Galerie photo Kinkan Shonen : Laurent Philippe
Elles se développent comme une suite de tableaux dont l’immédiateté perturbe et pourtant ne prend son sens qu’après coup. Chaque pièce nouvelle semble repartir des mêmes fondements que la précédente et produire la même expérience spirituelle et visuelle. Kinkan Shonen mis à part, qui a été recréé en 2005, Sankaï Juku ne reprenait pas ses pièces anciennes. L'effectif s'est étoffé, en 2012, Umusuna, Mémoires d’avant l’histoire compte huit interprètes, se préoccupe du monde d'après Fukushima, et pourtant, ne rompt en rien avec l'esthétique Sankaï Juku, à commencer par cette silhouette hiératique, blanche de talc, crâne rasé, qui caractérisait Amagatsu et que ses danseurs reproduisaient, donnant la saisissante impression d'ombres identiques engagées dans un rituel mystérieux.

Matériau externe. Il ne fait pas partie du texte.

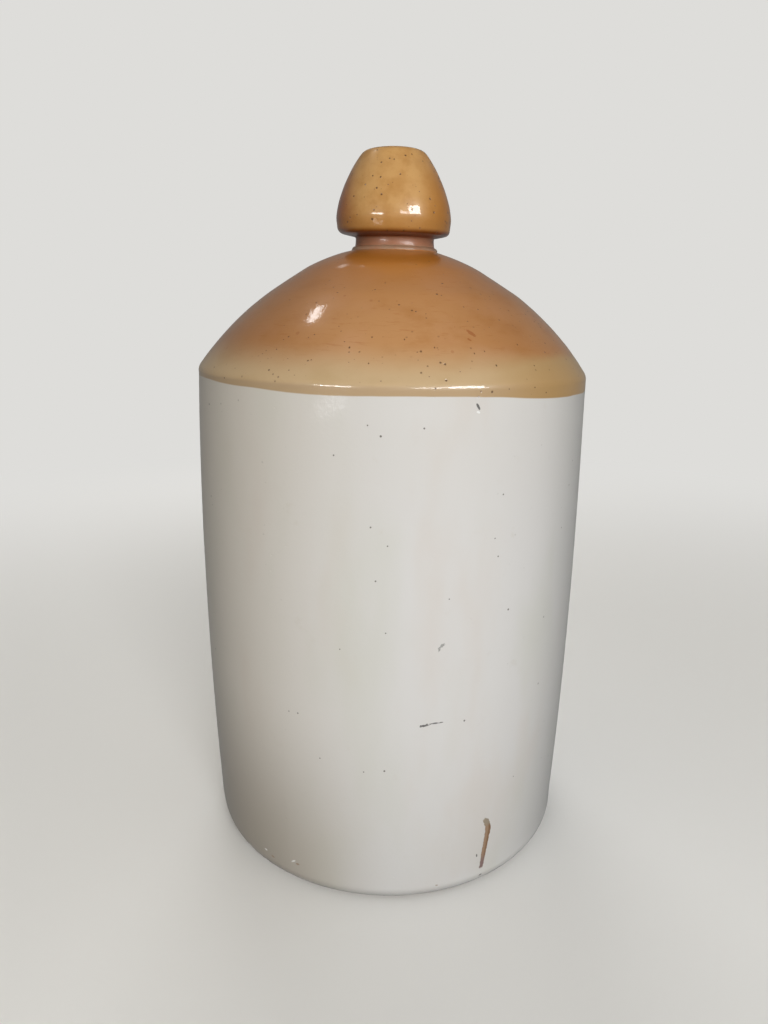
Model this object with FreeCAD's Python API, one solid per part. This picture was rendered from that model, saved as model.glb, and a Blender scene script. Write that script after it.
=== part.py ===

Galerie photo : Laurent Philippe
Certains reprochaient cette esthétisation. Ainsi Sylviane Pagès écrit-elle, dans Le Butô en France, (Ed CND, 2015, p.91) « Sankaï Juku se détache de la majorité des artistes butô en France en acceptant pleinement les règles du marché spectaculaire quand d'autres non pu, ou n'ont pas voulu, y participer. Les projets esthétiques et le fonctionnement économique des compagnies sont étroitement liés. Sankaï Juku a en effet trouvé des soutiens économiques institutionnel lui permettant une activité de création régulière, puisque ces pièces sont rapidement coproduites par le Théâtre de la Ville, qui devient le plateau de ses premières mondiale à partir de 1982. Ses créations effectuent ensuite de longues tournées internationales bénéficiant pour cela du mécénat des grandes entreprises qui Shiseïdo et Toyota. »

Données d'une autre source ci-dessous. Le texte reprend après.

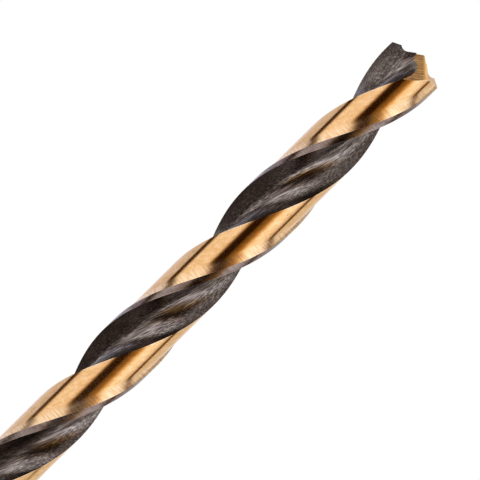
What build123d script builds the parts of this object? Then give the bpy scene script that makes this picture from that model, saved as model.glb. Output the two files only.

Le jugement témoigne de la distance face à une réussite publique incontestable. Mais il serait injuste de dénier la profonde sincérité de la démarche et la qualité plastique marquante de ces pièces. Et l’on ne peut que saluer au passage le flair de Gérard Violette, alors directeur du Théâtre de la Ville en question, qui a tout de suite repéré la potentialité d’un grand artiste. Si le succès ne se démentait pas, le groupe très stable, a formé l'une des compagnies les plus importantes de la danse d'aujourd'hui. Non sans son drame cependant. Takeuchi appartient au groupe depuis 1987 seulement, Semiranu en est membre depuis la fondation et Ogata et Iwashita depuis 1979... Mais en 1985, à Seattle, la corde qui retient Takada par les pieds se rompt ; Unetsu lui rendra hommage. La mort est au cœur du butô comme le butô au cœur de la mort.
Comme le souligne la compagnie, en rendant hommage à son fondateur, « En près d'un demi-siècle de carrière, Amagatsu a signé plus de vingt créations magistrales, montrées dans plus de 45 pays, dans des milliers de théâtres et festivals sur les cinq continents, a formé et lancé des dizaines de danseurs au cours de masterclasses et d’ateliers et a marqué l'histoire de la danse pour toujours ». Hors Sankai Juku, Amagatsu a créé quelques rares pièces pour danseuses et danseurs occidentaux. Il a aussi chorégraphié la danseuse indienne Shantala Shivalingappa et mis en scène Barbe Bleue de Bela Bartok au Japon. Il a également assuré les créations mondiales à l’Opéra de Lyon des opéras Trois Sœurs et Lady Sarashina de Peter Eötvös (lui-même disparu la veille du décès d’Amagatsu).
Sa dernière pièce avec Sankai Juku Totem créée au Japon en 2023, n'a jamais été vue en Europe.